Copy the full set of lines exactly as given.

-- Begin Data entries --

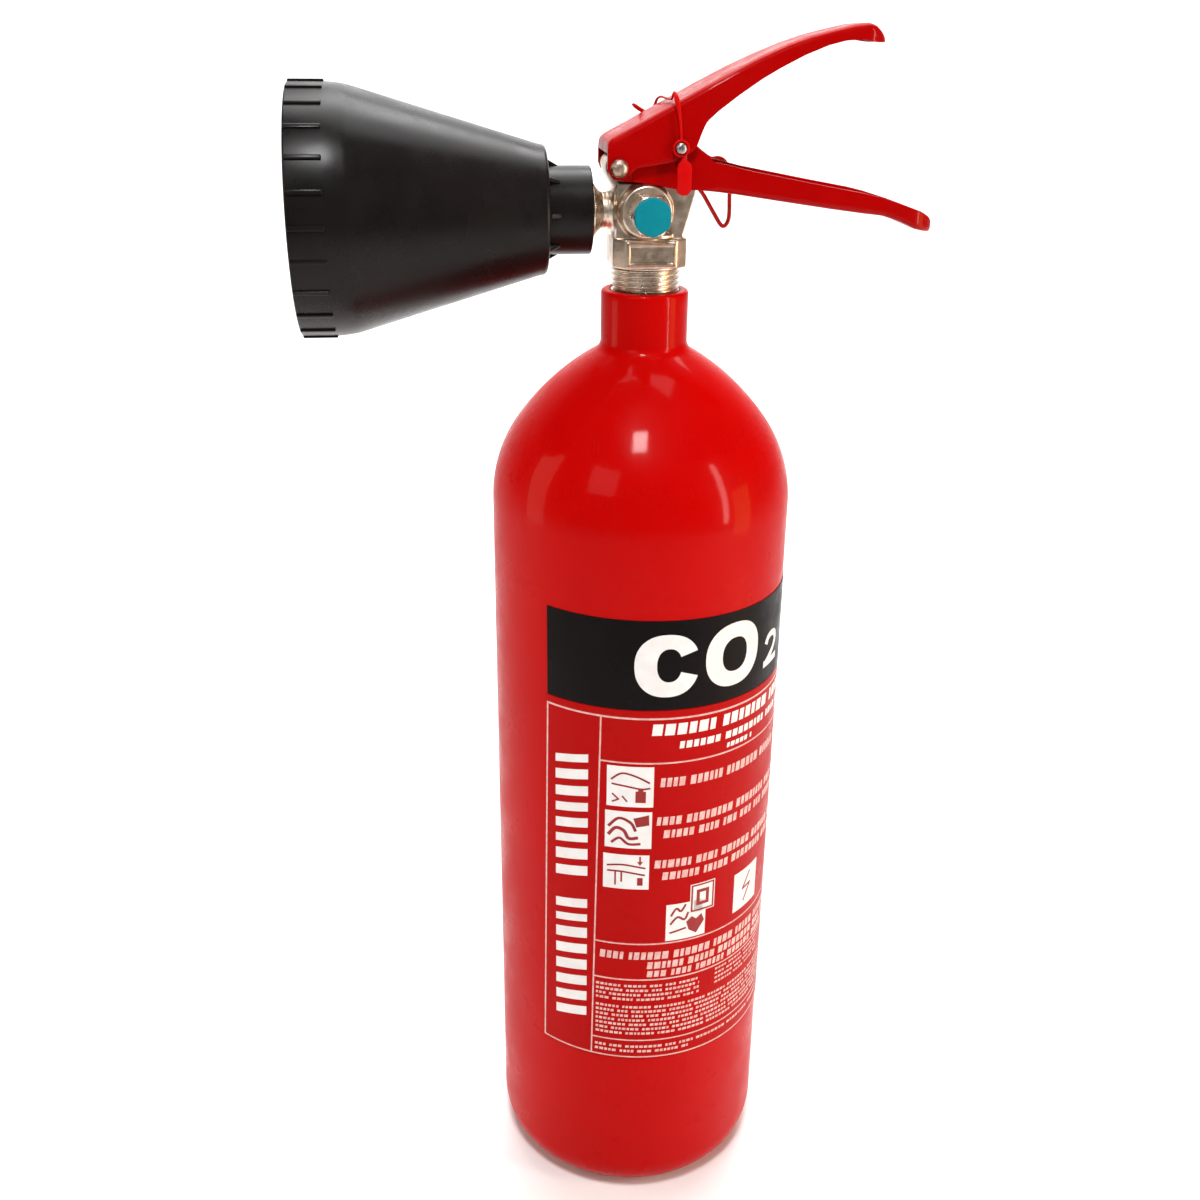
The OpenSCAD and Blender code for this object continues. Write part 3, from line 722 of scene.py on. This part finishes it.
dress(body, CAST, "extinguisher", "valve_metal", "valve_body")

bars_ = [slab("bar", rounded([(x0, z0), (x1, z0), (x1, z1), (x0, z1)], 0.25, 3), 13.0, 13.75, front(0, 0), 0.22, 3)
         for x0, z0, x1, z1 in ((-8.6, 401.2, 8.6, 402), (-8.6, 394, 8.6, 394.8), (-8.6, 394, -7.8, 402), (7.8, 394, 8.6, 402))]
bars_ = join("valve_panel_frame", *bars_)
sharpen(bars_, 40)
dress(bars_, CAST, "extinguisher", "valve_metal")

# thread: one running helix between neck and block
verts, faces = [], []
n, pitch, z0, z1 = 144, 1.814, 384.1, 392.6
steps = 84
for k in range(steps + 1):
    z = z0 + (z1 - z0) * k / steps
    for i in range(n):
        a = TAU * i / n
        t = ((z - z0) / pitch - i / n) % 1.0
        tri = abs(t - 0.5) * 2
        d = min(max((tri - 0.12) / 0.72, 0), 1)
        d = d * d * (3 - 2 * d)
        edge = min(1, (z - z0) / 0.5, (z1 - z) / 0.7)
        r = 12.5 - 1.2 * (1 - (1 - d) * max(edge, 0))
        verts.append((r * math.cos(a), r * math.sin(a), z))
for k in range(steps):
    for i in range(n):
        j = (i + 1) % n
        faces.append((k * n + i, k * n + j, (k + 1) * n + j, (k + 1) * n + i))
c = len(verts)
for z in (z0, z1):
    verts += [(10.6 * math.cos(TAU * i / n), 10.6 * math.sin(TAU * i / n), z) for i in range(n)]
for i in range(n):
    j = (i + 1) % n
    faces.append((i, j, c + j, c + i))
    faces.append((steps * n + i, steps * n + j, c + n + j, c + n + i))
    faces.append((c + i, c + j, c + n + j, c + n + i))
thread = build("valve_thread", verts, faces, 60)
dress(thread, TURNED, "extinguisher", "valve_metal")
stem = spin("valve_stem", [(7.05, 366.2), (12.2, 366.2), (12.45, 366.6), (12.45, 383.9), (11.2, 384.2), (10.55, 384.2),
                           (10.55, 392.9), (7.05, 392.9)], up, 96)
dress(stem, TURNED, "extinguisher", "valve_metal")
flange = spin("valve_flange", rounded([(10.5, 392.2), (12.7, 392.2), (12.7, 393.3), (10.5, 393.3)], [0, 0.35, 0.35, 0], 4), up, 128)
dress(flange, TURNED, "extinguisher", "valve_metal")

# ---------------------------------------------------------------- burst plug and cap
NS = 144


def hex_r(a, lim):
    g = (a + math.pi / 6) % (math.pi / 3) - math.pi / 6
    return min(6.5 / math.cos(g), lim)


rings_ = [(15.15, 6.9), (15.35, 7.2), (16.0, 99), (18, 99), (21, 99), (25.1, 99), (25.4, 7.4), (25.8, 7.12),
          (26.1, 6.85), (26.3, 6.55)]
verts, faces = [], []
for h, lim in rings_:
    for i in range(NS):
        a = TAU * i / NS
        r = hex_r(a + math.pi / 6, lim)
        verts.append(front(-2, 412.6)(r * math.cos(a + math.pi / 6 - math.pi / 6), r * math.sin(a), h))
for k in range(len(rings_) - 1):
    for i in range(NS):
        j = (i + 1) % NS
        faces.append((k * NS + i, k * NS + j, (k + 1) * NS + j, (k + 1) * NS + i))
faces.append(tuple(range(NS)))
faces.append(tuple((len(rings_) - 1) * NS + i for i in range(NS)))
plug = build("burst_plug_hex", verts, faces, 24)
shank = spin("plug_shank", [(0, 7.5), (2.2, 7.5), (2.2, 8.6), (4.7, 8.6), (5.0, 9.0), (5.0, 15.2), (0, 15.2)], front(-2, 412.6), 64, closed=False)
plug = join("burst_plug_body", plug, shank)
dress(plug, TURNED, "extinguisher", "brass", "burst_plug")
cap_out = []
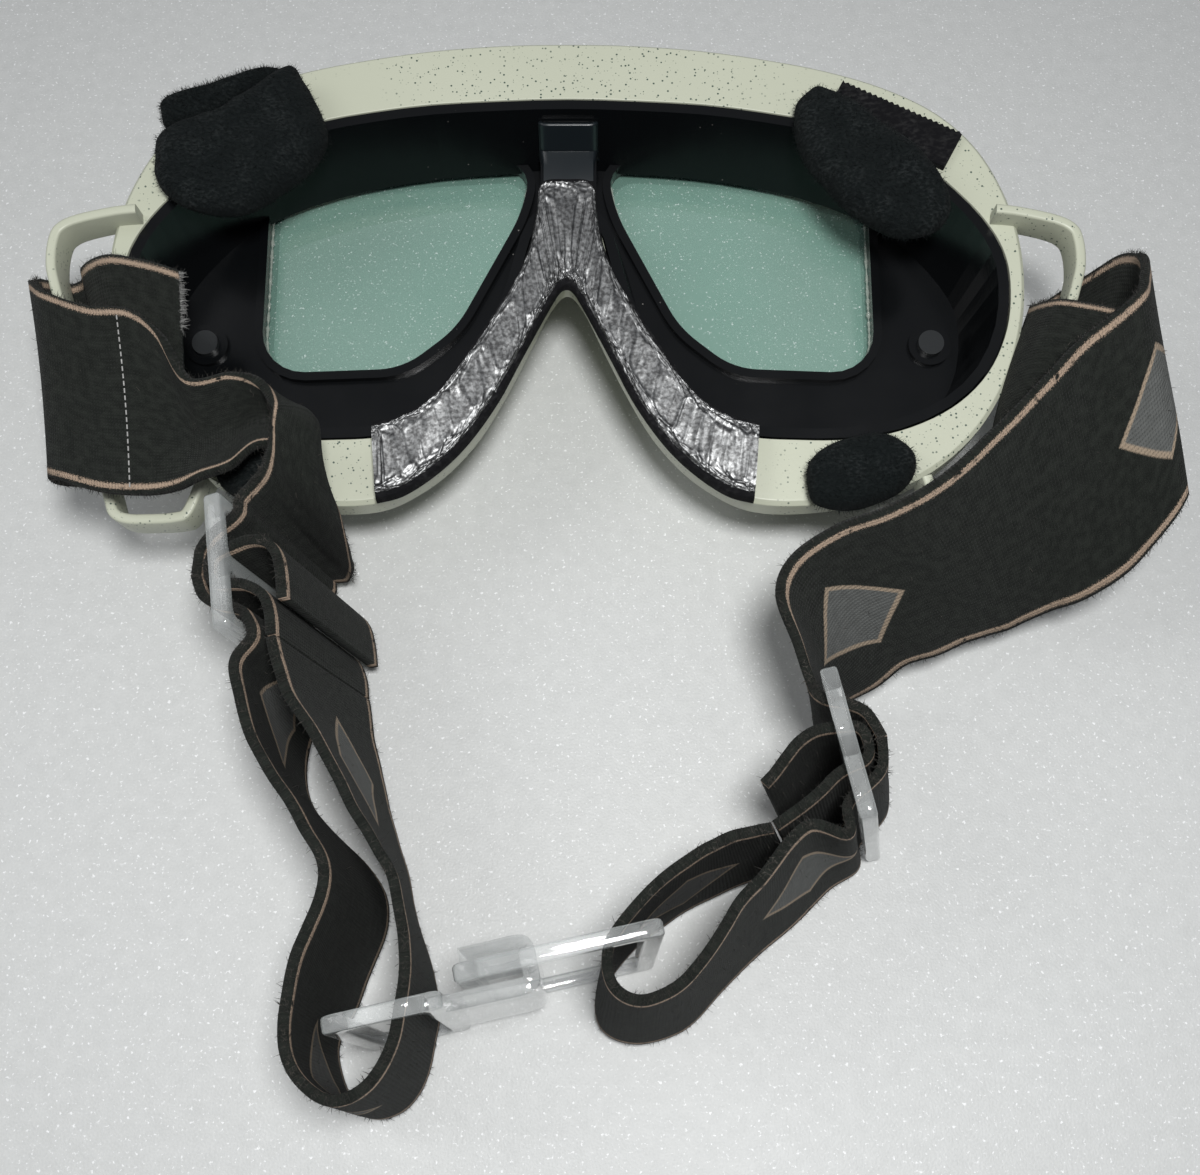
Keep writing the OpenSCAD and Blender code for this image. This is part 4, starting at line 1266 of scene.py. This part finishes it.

-- End Data entries --

_Response to this task_
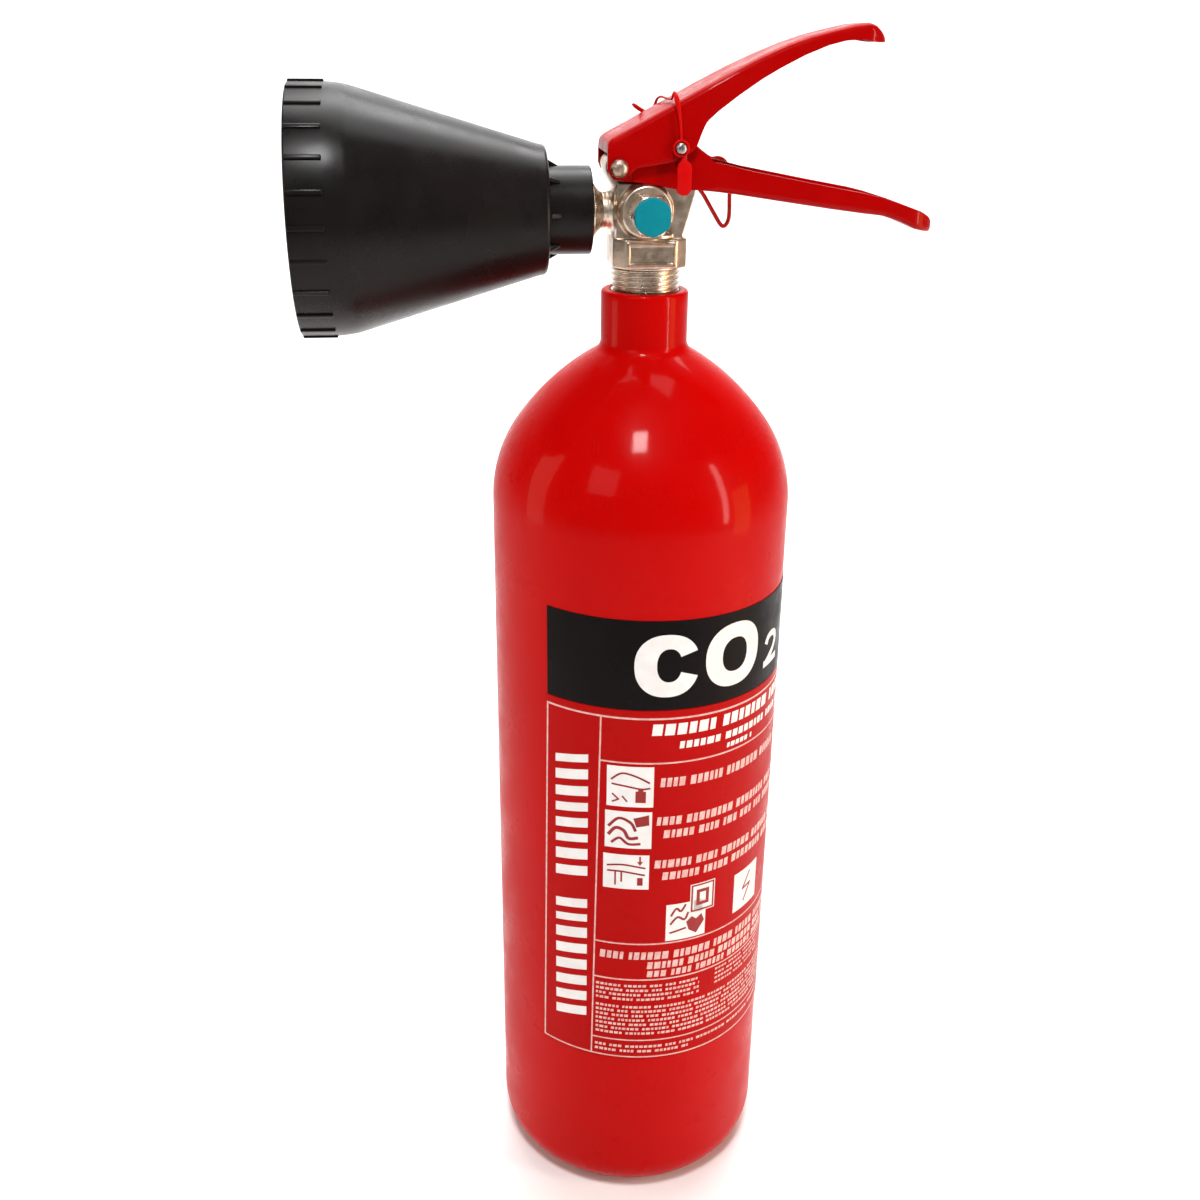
The OpenSCAD and Blender code for this object continues. Write part 3, from line 722 of scene.py on. This part finishes it.
dress(body, CAST, "extinguisher", "valve_metal", "valve_body")

bars_ = [slab("bar", rounded([(x0, z0), (x1, z0), (x1, z1), (x0, z1)], 0.25, 3), 13.0, 13.75, front(0, 0), 0.22, 3)
         for x0, z0, x1, z1 in ((-8.6, 401.2, 8.6, 402), (-8.6, 394, 8.6, 394.8), (-8.6, 394, -7.8, 402), (7.8, 394, 8.6, 402))]
bars_ = join("valve_panel_frame", *bars_)
sharpen(bars_, 40)
dress(bars_, CAST, "extinguisher", "valve_metal")

# thread: one running helix between neck and block
verts, faces = [], []
n, pitch, z0, z1 = 144, 1.814, 384.1, 392.6
steps = 84
for k in range(steps + 1):
    z = z0 + (z1 - z0) * k / steps
    for i in range(n):
        a = TAU * i / n
        t = ((z - z0) / pitch - i / n) % 1.0
        tri = abs(t - 0.5) * 2
        d = min(max((tri - 0.12) / 0.72, 0), 1)
        d = d * d * (3 - 2 * d)
        edge = min(1, (z - z0) / 0.5, (z1 - z) / 0.7)
        r = 12.5 - 1.2 * (1 - (1 - d) * max(edge, 0))
        verts.append((r * math.cos(a), r * math.sin(a), z))
for k in range(steps):
    for i in range(n):
        j = (i + 1) % n
        faces.append((k * n + i, k * n + j, (k + 1) * n + j, (k + 1) * n + i))
c = len(verts)
for z in (z0, z1):
    verts += [(10.6 * math.cos(TAU * i / n), 10.6 * math.sin(TAU * i / n), z) for i in range(n)]
for i in range(n):
    j = (i + 1) % n
    faces.append((i, j, c + j, c + i))
    faces.append((steps * n + i, steps * n + j, c + n + j, c + n + i))
    faces.append((c + i, c + j, c + n + j, c + n + i))
thread = build("valve_thread", verts, faces, 60)
dress(thread, TURNED, "extinguisher", "valve_metal")
stem = spin("valve_stem", [(7.05, 366.2), (12.2, 366.2), (12.45, 366.6), (12.45, 383.9), (11.2, 384.2), (10.55, 384.2),
                           (10.55, 392.9), (7.05, 392.9)], up, 96)
dress(stem, TURNED, "extinguisher", "valve_metal")
flange = spin("valve_flange", rounded([(10.5, 392.2), (12.7, 392.2), (12.7, 393.3), (10.5, 393.3)], [0, 0.35, 0.35, 0], 4), up, 128)
dress(flange, TURNED, "extinguisher", "valve_metal")

# ---------------------------------------------------------------- burst plug and cap
NS = 144


def hex_r(a, lim):
    g = (a + math.pi / 6) % (math.pi / 3) - math.pi / 6
    return min(6.5 / math.cos(g), lim)


rings_ = [(15.15, 6.9), (15.35, 7.2), (16.0, 99), (18, 99), (21, 99), (25.1, 99), (25.4, 7.4), (25.8, 7.12),
          (26.1, 6.85), (26.3, 6.55)]
verts, faces = [], []
for h, lim in rings_:
    for i in range(NS):
        a = TAU * i / NS
        r = hex_r(a + math.pi / 6, lim)
        verts.append(front(-2, 412.6)(r * math.cos(a + math.pi / 6 - math.pi / 6), r * math.sin(a), h))
for k in range(len(rings_) - 1):
    for i in range(NS):
        j = (i + 1) % NS
        faces.append((k * NS + i, k * NS + j, (k + 1) * NS + j, (k + 1) * NS + i))
faces.append(tuple(range(NS)))
faces.append(tuple((len(rings_) - 1) * NS + i for i in range(NS)))
plug = build("burst_plug_hex", verts, faces, 24)
shank = spin("plug_shank", [(0, 7.5), (2.2, 7.5), (2.2, 8.6), (4.7, 8.6), (5.0, 9.0), (5.0, 15.2), (0, 15.2)], front(-2, 412.6), 64, closed=False)
plug = join("burst_plug_body", plug, shank)
dress(plug, TURNED, "extinguisher", "brass", "burst_plug")
cap_out = []
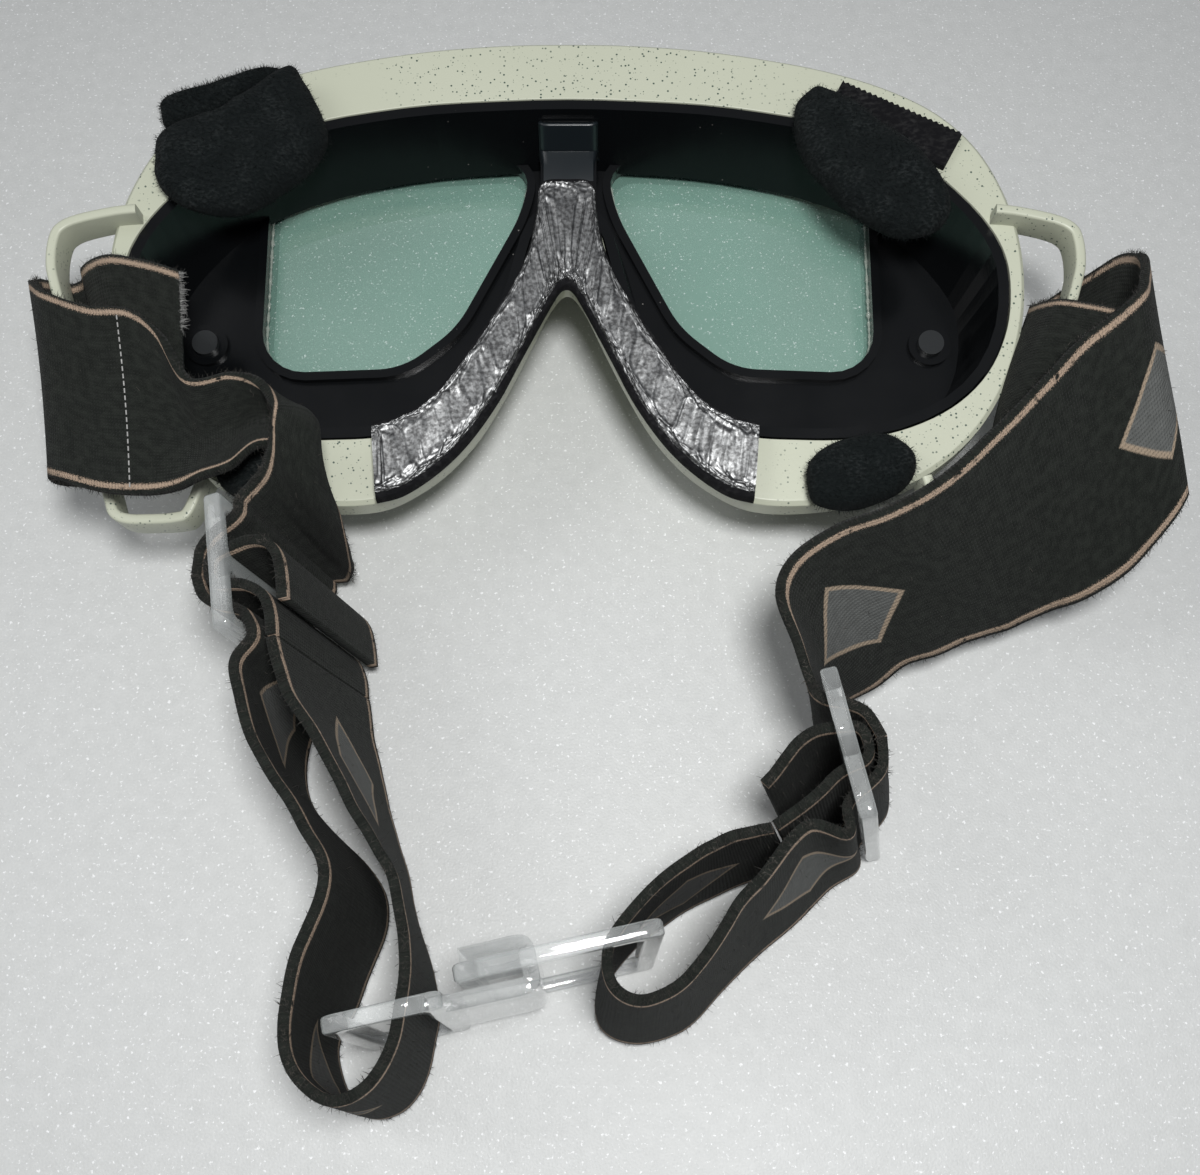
Keep writing the OpenSCAD and Blender code for this image. This is part 4, starting at line 1266 of scene.py. This part finishes it.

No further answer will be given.